Despite being a successful exercise in haunting atmospherics, there is a distinct aimlessness to Plena Stellarum that might infuriate some; yet if thought is given to the film’s deeper meanings, there are potential rewards to be had. It could be argued that a film should be judged entirely on its own terms, with the director’s own comments largely superfluous to an audience’s enjoyment of it. However here, Wade’s description of his short as “neon ghosts dreaming in dead landscapes” is vital to exploring any deeper meaning the film may have.
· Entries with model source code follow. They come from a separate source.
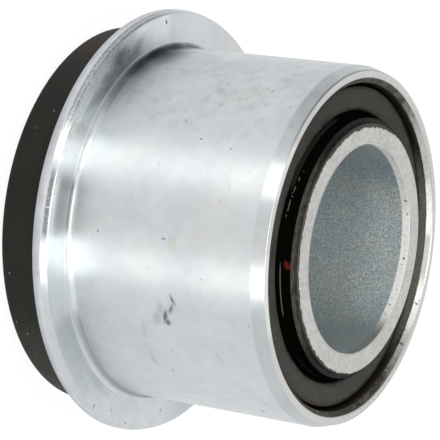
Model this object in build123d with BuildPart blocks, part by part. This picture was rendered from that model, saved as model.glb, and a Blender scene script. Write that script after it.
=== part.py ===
from build123d import *
import os

# Rubber metal bush: a plain inner tube and a flanged outer tube, bonded by one rubber moulding.
# It stands on the end of its inner sleeve. +Z is the bush axis and points from the rubber collar
# towards the open end of the outer sleeve. The origin is the centre of the lowest face.
# All lengths are in millimetres.

# Inner sleeve: a length of steel tube
bore_diameter = 30.0
inner_sleeve_wall = 3.0
inner_sleeve_length = 44.0
rear_stand_out = 1.1          # how far the sleeve stands proud of the rubber collar
bore_lead_in_depth = 1.2      # finely turned mouth at each end of the bore
bore_lead_in_width = 0.06

# Outer sleeve: a steel tube with its rear end turned out into a flange
outer_sleeve_diameter = 52.0
outer_sleeve_wall = 2.5
outer_sleeve_length = 34.0    # from the back of the flange to the open end
flange_width = 5.5            # how far the flange stands out from the tube
flange_thickness = 2.5
flange_bevel_depth = 1.5      # long shallow bevel on the front edge of the rim
flange_bevel_width = 0.35
flange_root_radius = 1.1
throat_bevel = 2.0            # inside corner where the tube turns out into the flange
press_chamfer_depth = 2.2     # lead-in on the outside of the open end
press_chamfer_width = 0.64
mouth_chamfer_depth = 1.5     # bevel on the inside of the open end
mouth_chamfer_width = 0.9

# Rubber body: one moulding, bonded to both sleeves
collar_step = 2.2             # how far the collar stands out past the tube
collar_height = 8.0
collar_edge_radius = 0.8
face_recess = 1.6             # front face of the rubber below the open end
lip_wall_top = 0.75           # raised lip of rubber round the inner sleeve
lip_wall_base = 1.15
lip_above_open_end = 0.2
lip_edge_bevel = 0.25
groove_width = 0.4            # fine annular groove at the foot of the lip
groove_depth = 0.9

# Radii
bore_radius = bore_diameter / 2
inner_sleeve_radius = bore_radius + inner_sleeve_wall
outer_sleeve_radius = outer_sleeve_diameter / 2
rubber_radius = outer_sleeve_radius - outer_sleeve_wall
flange_radius = outer_sleeve_radius + flange_width
collar_radius = outer_sleeve_radius + collar_step
lip_base_radius = inner_sleeve_radius + lip_wall_base
lip_top_radius = inner_sleeve_radius + lip_wall_top
groove_radius = lip_base_radius + groove_width

# Heights
collar_rear = rear_stand_out
flange_back = collar_rear + collar_height
flange_front = flange_back + flange_thickness
open_end = flange_back + outer_sleeve_length
rubber_face = open_end - face_recess
groove_bottom = rubber_face - groove_depth
lip_top = open_end + lip_above_open_end

same_place = 0.001            # two edges closer than this count as one place


def rim(part, radius, height):
    """The circular edge of a turned part at this radius and height."""
    return part.edges().filter_by(
        lambda edge: edge.geom_type == GeomType.CIRCLE
        and abs(edge.radius - radius) < same_place
        and abs(edge.center().Z - height) < same_place
    )


def flat_face(part, height):
    """The flat ring of a turned part at this height."""
    rings = part.faces().filter_by(GeomType.PLANE)
    return rings.sort_by(lambda face: abs(face.center().Z - height))[0]


# Inner sleeve
with BuildPart() as inner_sleeve:
    with BuildSketch(Plane.XY):
        Circle(inner_sleeve_radius)
        Circle(bore_radius, mode=Mode.SUBTRACT)
    extrude(amount=inner_sleeve_length)
    for end_height in (0, inner_sleeve_length):
        chamfer(
            rim(inner_sleeve, bore_radius, end_height),
            length=bore_lead_in_width,
            length2=bore_lead_in_depth,
            reference=flat_face(inner_sleeve, end_height),
        )
inner_sleeve.part.label = "inner_sleeve"

# Outer sleeve
with BuildPart() as outer_sleeve:
    with BuildSketch(Plane.XZ):
        with BuildLine():
            Polyline(
                (rubber_radius, flange_back),
                (flange_radius, flange_back),
                (flange_radius, flange_front),
                (outer_sleeve_radius, flange_front),
                (outer_sleeve_radius, open_end),
                (rubber_radius, open_end),
                close=True,
            )
        make_face()
    revolve(axis=Axis.Z)
    chamfer(
        rim(outer_sleeve, flange_radius, flange_front),
        length=flange_bevel_width,
        length2=flange_bevel_depth,
        reference=flat_face(outer_sleeve, flange_front),
    )
    chamfer(
        rim(outer_sleeve, outer_sleeve_radius, open_end),
        length=press_chamfer_width,
        length2=press_chamfer_depth,
        reference=flat_face(outer_sleeve, open_end),
    )
    chamfer(
        rim(outer_sleeve, rubber_radius, open_end),
        length=mouth_chamfer_width,
        length2=mouth_chamfer_depth,
        reference=flat_face(outer_sleeve, open_end),
    )
    fillet(rim(outer_sleeve, outer_sleeve_radius, flange_front), flange_root_radius)
    chamfer(rim(outer_sleeve, rubber_radius, flange_back), throat_bevel)
outer_sleeve.part.label = "outer_sleeve"

# Rubber body
with BuildPart() as rubber_body:
    with BuildSketch(Plane.XZ):
        with BuildLine():
            Polyline(
                (inner_sleeve_radius, collar_rear),
                (collar_radius, collar_rear),
                (collar_radius, flange_back),
                (rubber_radius, flange_back),
                (rubber_radius, rubber_face),
                (groove_radius, rubber_face),
                (groove_radius, groove_bottom),
                (lip_base_radius, groove_bottom),
                (lip_base_radius, rubber_face),
                (lip_top_radius, lip_top),
                (inner_sleeve_radius, lip_top),
                close=True,
            )
        make_face()
    revolve(axis=Axis.Z)
    fillet(rim(rubber_body, collar_radius, collar_rear), collar_edge_radius)
    chamfer(rim(rubber_body, rubber_radius, flange_back), throat_bevel)
    chamfer(rim(rubber_body, lip_top_radius, lip_top), lip_edge_bevel)
rubber_body.part.label = "rubber_body"

os.makedirs("parts", exist_ok=True)
export_step(inner_sleeve.part, "parts/inner_sleeve.step")
export_step(outer_sleeve.part, "parts/outer_sleeve.step")
export_step(rubber_body.part, "parts/rubber_body.step")
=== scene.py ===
from math import cos, hypot, pi, radians, sin, tan

import bpy
from mathutils import Matrix, Vector


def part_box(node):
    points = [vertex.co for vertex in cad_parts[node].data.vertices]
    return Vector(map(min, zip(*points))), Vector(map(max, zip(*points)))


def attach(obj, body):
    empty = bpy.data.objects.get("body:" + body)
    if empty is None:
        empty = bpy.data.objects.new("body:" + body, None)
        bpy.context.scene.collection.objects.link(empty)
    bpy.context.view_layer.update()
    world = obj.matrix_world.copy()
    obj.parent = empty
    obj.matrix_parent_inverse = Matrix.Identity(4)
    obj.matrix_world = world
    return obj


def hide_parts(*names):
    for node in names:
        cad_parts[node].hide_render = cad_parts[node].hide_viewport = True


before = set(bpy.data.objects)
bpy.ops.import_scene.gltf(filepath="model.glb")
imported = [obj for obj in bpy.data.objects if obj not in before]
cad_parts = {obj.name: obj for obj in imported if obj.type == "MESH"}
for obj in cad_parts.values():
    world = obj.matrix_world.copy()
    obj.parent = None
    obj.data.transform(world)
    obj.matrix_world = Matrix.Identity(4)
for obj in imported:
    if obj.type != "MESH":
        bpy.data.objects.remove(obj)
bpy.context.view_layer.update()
mm = 0.001


def addObject(name, data):
    made = bpy.data.objects.new(name, data)
    bpy.context.scene.collection.objects.link(made)
    return made


def addNode(tree, kind, inputs=None, **settings):
    # makes a node and gives its outputs; a kind without Node in its name is a shader node
    node = tree.nodes.new(kind if "Node" in kind else "ShaderNode" + kind)
    for name, value in settings.items():
        setattr(node, name, value)
    for name, value in (inputs or {}).items():
        if isinstance(value, bpy.types.NodeSocket):
            tree.links.new(value, node.inputs[name])
        else:
            node.inputs[name].default_value = value
    return node.outputs


def clearTree(owner):
    # a material's or the world's own tree, emptied
    owner.use_nodes = True
    owner.node_tree.nodes.clear()
    return owner.node_tree


def treeOf(values):
    # a socket knows the tree that it belongs to
    return next(value.id_data for value in values if isinstance(value, bpy.types.NodeSocket))


def calc(operation, *values):
    return addNode(treeOf(values), "Math", dict(enumerate(values)), operation=operation)[0]


def both(first, *others):
    # shares multiplied: 1 only where all of them are
    for other in others:
        first = calc("MULTIPLY", first, other)
    return first


def either(first, *others):
    # the largest of the shares
    for other in others:
        first = calc("MAXIMUM", first, other)
    return first


def vector(operation, *values, scale=None):
    # a dot product and a length come out as a number
    inputs = dict(enumerate(values))
    if scale is not None:
        inputs["Scale"] = scale
    outputs = addNode(treeOf((*values, scale)), "VectorMath", inputs, operation=operation)
    return outputs["Value" if operation in ("DOT_PRODUCT", "LENGTH") else "Vector"]


def ramp(value, start, end, low=0.0, high=1.0):
    # a soft step from low to high while value goes from start to end
    inputs = dict(enumerate((value, start, end, low, high)))
    return addNode(value.id_data, "MapRange", inputs, interpolation_type="SMOOTHSTEP")[0]


def wayTo(turn, up=0.0):
    # turn is in degrees round the axis from +X, up in degrees above level
    turn, up = radians(turn), radians(up)
    return Vector((cos(turn) * cos(up), sin(turn) * cos(up), sin(up)))


print("camera, floor and lights")

cameraView = {
    "place": (-1.30 * mm, -303.46 * mm, 200.67 * mm),
    "lookDown": 30.73,  # degrees below level, looking along +Y
    "roll": 98.05,  # the bush stands on end, so the camera is turned over
    "lens": 196.36,
    "sensor": 36,
}

studio = {
    "floorSide": 6.0,
    "floorGrey": 0.80,  # what the object gets back from the floor
    "floorGlow": 0.93,  # what the camera sees of it, before the little that carries the shadow
    "shadowShare": 0.12,
    "mirroredFloor": 0.86,
    "worldLight": 0.60,
    "tentLight": 0.86,  # the white tent as metal mirrors it
    "tentTop": (0.40, 50, 78),  # level overhead, and the heights between which it falls to it
    "tentFoot": (0.72, 4, 24),  # level near the floor, and the heights between which it rises
    "tentGaps": (  # turn, height, inner and outer width in degrees, level
        (150, 36, 8, 33, 0.2), (172, 4, 10, 40, 0.62), (-90, 22, 8, 30, 0.72),
    ),
    "lamps": (  # degrees to the side of the camera, degrees above the floor, power
        (30, 32, 1.4),
        (-35, 32, 1.4),
        (0, 80, 1.6),
    ),
    "lampReach": 0.75,
    "lampTarget": (0, 0, 25 * mm),
    "lampSize": 0.22,
    "lampWarmth": (1.0, 0.972, 0.925),
}


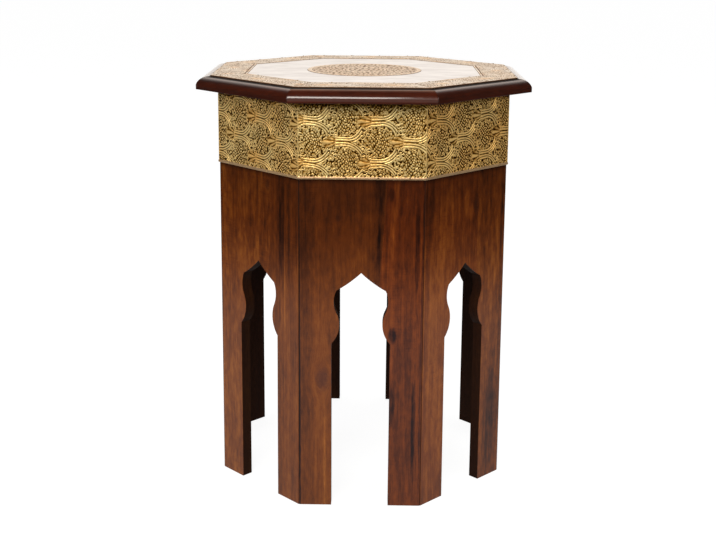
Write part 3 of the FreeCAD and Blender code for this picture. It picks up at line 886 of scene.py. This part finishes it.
PATINA = make_patina()
print("made group:", PATINA.name)

# %% Brass for the aprons and for the top
# What the colour of the warm leaves is multiplied by
LEAF_TINT = (1.08, 0.84, 0.55, 1)
HOLLOW_ROUGH, RIDGE_ROUGH = 0.55, 0.3


def make_brass(name, hollow, middle, ridge, warm, edge, metals):
    """Brass whose colour runs from hollows to rubbed ridges, and a plain edge: hem, or painted shade.

    warm is what the warmer patches are multiplied by. metals is how metallic the hollows and
    the ridges are: dirt and dry wax make both duller.
    """
    material, tree, shader = new_material(name)
    relief, leaf, hem = numbers_of(tree, read_attribute(tree, "relief"))
    inputs = {"Relief": relief, "Place": object_place(tree)}
    rubbed, patch, scratch = use_group(tree, PATINA, inputs)
    colour = ramp(tree, rubbed, (0.0, hollow), (0.45, middle), (1.0, ridge))
    colour = mix_colour(tree, times(tree, patch, 0.55), colour, tinted(tree, colour, (*warm, 1)))
    colour = mix_colour(tree, times(tree, leaf, 0.7), colour, tinted(tree, colour, LEAF_TINT))
    rough = scaled(tree, rubbed, RIDGE_ROUGH - HOLLOW_ROUGH, HOLLOW_ROUGH)
    set_inputs(tree, shader, {
        "Base Color": mix_colour(tree, hem, colour, (*edge, 1)),
        "Roughness": scaled(tree, scratch, 0.08, rough),
        "Metallic": scaled(tree, rubbed, metals[1] - metals[0], metals[0]),
        "Specular IOR Level": 0.15,
    })
    return material


apron_brass = make_brass(
    "apron_brass",
    hollow=(0.026, 0.010, 0.001), middle=(0.31, 0.172, 0.026), ridge=(0.86, 0.69, 0.32),
    warm=(1.0, 0.82, 0.60), edge=(0.50, 0.33, 0.18), metals=(0.95, 0.6),
)
# The border's plain edge colour is near black: painted shade on the walls of its strips
border_brass = make_brass(
    "border_brass",
    hollow=(0.14, 0.07, 0.032), middle=(0.61, 0.47, 0.345), ridge=(0.87, 0.785, 0.67),
    warm=(1.0, 0.90, 0.78), edge=(0.02, 0.010, 0.006), metals=(0.25, 0.55),
)
print("made materials", apron_brass.name, "and", border_brass.name)

# %% Lay out a flat sheet
APRON_CELL = 0.45 * MM


def flat_sheet(name, width, height, cell, place, turn, depth):
    """A fine grid with straight walls back to a flat back, ready to be embossed."""
    bpy.ops.object.select_all(action="DESELECT")
    bpy.ops.mesh.primitive_grid_add(
        x_subdivisions=round(width / cell), y_subdivisions=round(height / cell), size=1,
        location=place, rotation=turn,
    )
    piece = bpy.context.object
    piece.name = name
    piece.scale = (width, height, 1)
    bpy.ops.object.transform_apply(location=True, rotation=True, scale=True)
    close_back(depth)
    return piece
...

Everything is designed to inspire a feeling of death; the floating skulls, the haunted house, the leafless, creaking trees, the bricks whose ghostly glow suggests that the very fabric of this world is touched by death. Perhaps Wade is asking, “Do ghosts dream of dead sheep?” Movies tend to show ghosts as “living” in our world, but Wade twists this supernatural convention so that the dead inhabit a world that is in fact dead. Everything we see of the world is filtered through our live minds, so is the world of the living-dead completely drained of life? Wade manages to ask such broad questions using just a tagline and his stylistic choices. The retro animation would have used a fraction of the budget needed to tell a “more realistic” tale, yet it always feels like a creative decision rather than a financial restriction. Less successful are the interludes with a more Tron-like aesthetic that are a bit too opaque in their meaning. Or perhaps that’s the point. Maybe the entire “dream” is meant to be without action or meaning like, well, our dreams. Wade might have been teasing us all along – there is no meaning, it doesn’t make sense, ghost dreams are really no more chilling or thrilling than ours.


Plena Stellarum film review

If this all sounds like ultimately frustrating artiness then that’s a matter of personal taste, but Wade must be applauded for seemingly achieving what he set out to. One of Plena Stellarum’s greatest strengths is that it is clearly a short film. The lack of dialogue and visual style could not be sustained, meaning it could only work as a short. This is not a reduced version of a feature Wade couldn’t afford to make, it is an interesting, original entry into an art form in its own right.